I'm looking into OpenCL, and I'm a little confused why this kernel is running so slowly, compared to how I would expect it to run. Here's the kernel:
__kernel void copy(
const __global char* pSrc,
__global __write_only char* pDst,
int length)
{
const int tid = get_global_id(0);
if(tid < length) {
pDst[tid] = pSrc[tid];
}
}
I've created the buffers in the following way:
char* out = new char[2048*2048];
cl::Buffer(
context,
CL_MEM_USE_HOST_PTR | CL_MEM_WRITE_ONLY,
length,
out);
Ditto for the input buffer, except that I've initialized the in pointer to random values.
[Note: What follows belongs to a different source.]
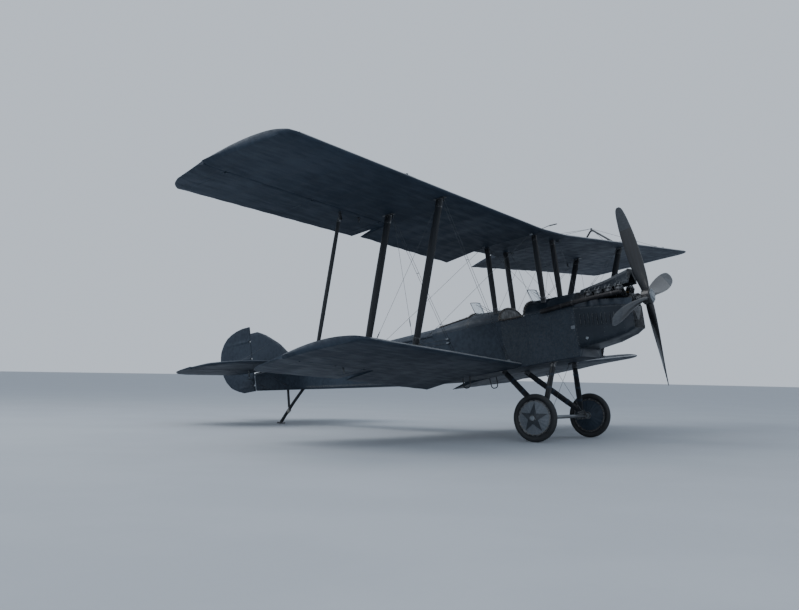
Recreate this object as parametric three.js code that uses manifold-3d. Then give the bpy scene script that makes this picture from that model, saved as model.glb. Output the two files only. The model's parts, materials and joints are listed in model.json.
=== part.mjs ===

Finally, I run the kernel this way:
cl::Event event;
queue.enqueueNDRangeKernel(
kernel,
cl::NullRange,
cl::NDRange(length),
cl::NDRange(1),
NULL,
&event);
event.wait();
On average, the time is around 75 milliseconds, as calculated by:
cl_ulong startTime = event.getProfilingInfo<CL_PROFILING_COMMAND_START>();
cl_ulong endTime = event.getProfilingInfo<CL_PROFILING_COMMAND_END>();
std::cout << (endTime - startTime) * SECONDS_PER_NANO / SECONDS_PER_MILLI << "\n";
I'm running Windows 7, with an Intel i5-3450 chip (Sandy Bridge architecture). For comparison, the "direct" way of doing the copy takes less than 5 milliseconds. I don't think the event.getProfilingInfo includes the communication time between the host and device. Thoughts?
EDIT:
At the suggestion of ananthonline, I changed the kernel to use float4s instead of chars, and that dropped the average run time to about 50 millis. Still not as fast as I would have hoped, but an improvement. Thanks ananthonline!